The Strategic Rationale: Combating Competitive Drift
Why introduce a floor? League officials and club owners have watched with concern as certain teams, often those newly promoted or facing ownership transitions, have occasionally operated with squads built on budgets significantly below the cap. While this can be prudent short-term business, it risks creating a permanent underclass, weakening the overall product and making predictable, lopsided fixtures more common.
The salary floor is a proactive measure to combat this. It forces every club to be a genuine competitor. It ensures that when a fan buys a ticket to any Premiership fixture, they can expect a contest between two squads of a mandated quality. This is about protecting the league’s brand integrity. A consistently competitive league is a more marketable league, attracting better broadcast deals, higher sponsorship values, and more engaged fans. The floor acts as a quality assurance stamp for the entire competition.
Furthermore, it incentivizes ambitious ownership. A new investor cannot simply buy a club and run it on a shoestring; they are compelled to invest in the core product—the players. This should, in theory, elevate the standard of the entire league and provide a more stable environment for player development.
Implications for Clubs, Players, and the League
The ripple effects of this policy will be felt from the boardroom to the training pitch.
For Lower-Spending Clubs: Teams that have traditionally hovered near the bottom of the spending charts now face a simple directive: invest or be fined. This could accelerate squad rebuilds, lead to more aggressive recruitment in the domestic market, and force a rethink of financial priorities.
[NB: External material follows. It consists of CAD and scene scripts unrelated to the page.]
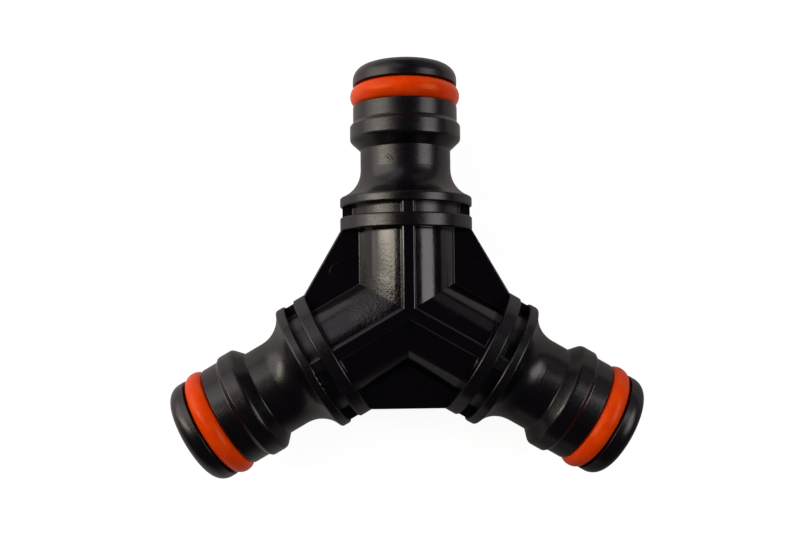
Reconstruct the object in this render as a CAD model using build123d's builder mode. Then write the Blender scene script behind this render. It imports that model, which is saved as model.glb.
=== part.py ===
from build123d import *
import math
import os

# Three-way click coupler for garden hose: one moulded Y with three identical nipples,
# each carrying an O-ring. Millimetres, +Z up. The origin is the hub centre, where the
# three waterways meet, and the Y lies flat in the XY plane with one arm along +Y.

# Arms, and the turn from each arm to the middle of the web beside it
arm_angles = {"top": 90, "left": 210, "right": 330}
web_turn = 60

# Hub: three tubes mitred together, stiffened by a web plate and by ribs
tube_radius = 7.4
web_thickness = 2.4
web_edge_distance = 15.13
web_edge_round = 0.3
web_root_reach = 8.4
rib_width = 2.0
rib_reach = 9.9
rib_edge_round = 0.4
root_round = 0.15
ejector_mark_radius = 1.6
ejector_mark_height = 0.1
ejector_mark_edge = 0.05
ejector_mark_distance = 12.0
gate_mark_radius = 0.7
gate_mark_height = 0.12

# Pair of flanges, with a gap that the web and the ribs cross
flange_radius = 10.3
hub_flange_start = 12.4
hub_flange_end = 14.52
nipple_flange_start = 16.1
gap_floor_radius = 8.35
flange_root_round = 0.12
rim_round = 0.3
outer_rim_round = 0.4

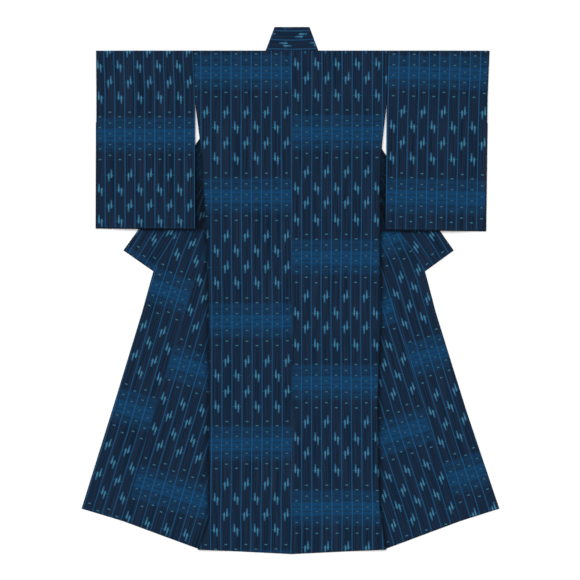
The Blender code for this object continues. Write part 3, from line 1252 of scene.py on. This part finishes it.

It may also encourage these clubs to maximize the cap credits by investing even more heavily in their academies to produce home-grown talent, which is both rewarding on the pitch and financially efficient under the cap rules.
For Players and Agents: The minimum spend represents a bolstering of the players’ market. With a guaranteed sum of money that must be spent across the league, the overall demand for player talent should remain robust. This is particularly significant for the solid, mid-tier professionals who form the backbone of any squad. Their value could see a subtle inflation as clubs look to meet their mandatory spending obligations with quality, reliable talent.
For Competitive Balance: This is the core goal. The league is betting that by lifting the bottom, the entire competition tightens. The hope is for more Bath-like stories—where a team can build sustainably and challenge—and fewer seasons where the same two or three financial heavyweights dominate. The salary cap prevented an arms race at the top; the salary floor prevents a disarmament at the bottom.
Challenges and Predictions: Will the Gamble Pay Off?
No major policy shift is without risk. Critics will argue that mandating spending could strain clubs with weaker balance sheets, potentially pushing them towards financial instability if they are forced to spend beyond their natural revenue. The league’s counter is that the fine for non-compliance is a severe deterrent, and that operating a Premiership club comes with a responsibility to fund a competitive outfit.
My predictions for the coming seasons are as follows:
- Immediate Squad Strengthening: We will see a flurry of contract renewals and strategic signings from clubs previously operating below the new floor, particularly in the forward pack where squad depth is expensive but crucial.
- Academy Emphasis: The financial logic of developing your own stars will become even more pronounced. The credits against the cap are the most effective way to build a high-quality squad that satisfies the floor without breaching the ceiling.
- Reduced Blowouts: Over a 2-3 year period, the gap between the best and worst teams in the league table should narrow. The product on the pitch will become more consistently intense and unpredictable.
- A Model for Others: If successful, the Premiership’s twin-pillar model of a salary cap and salary floor could be adopted by other leagues grappling with competitive imbalance.
The introduction of the salary floor marks the dawn of a new era in Premiership Rugby. It moves the league from a purely restrictive financial model to a more directive one. It is a clear statement that mere participation is not enough; active, mandated investment is required. By pairing the ceiling that restrains the giants with a floor that elevates the aspirants, the Premiership is attempting to engineer the perfect ecosystem for sporting drama. The audit of champions like Bath will continue to ensure no one flies too high, but now, a new mechanism ensures no one is allowed to languish too low. The result, if the gamble pays off, will be a league where every single game, from Round 1 to the final, is a battle of genuine equals. And that is the ultimate win for rugby.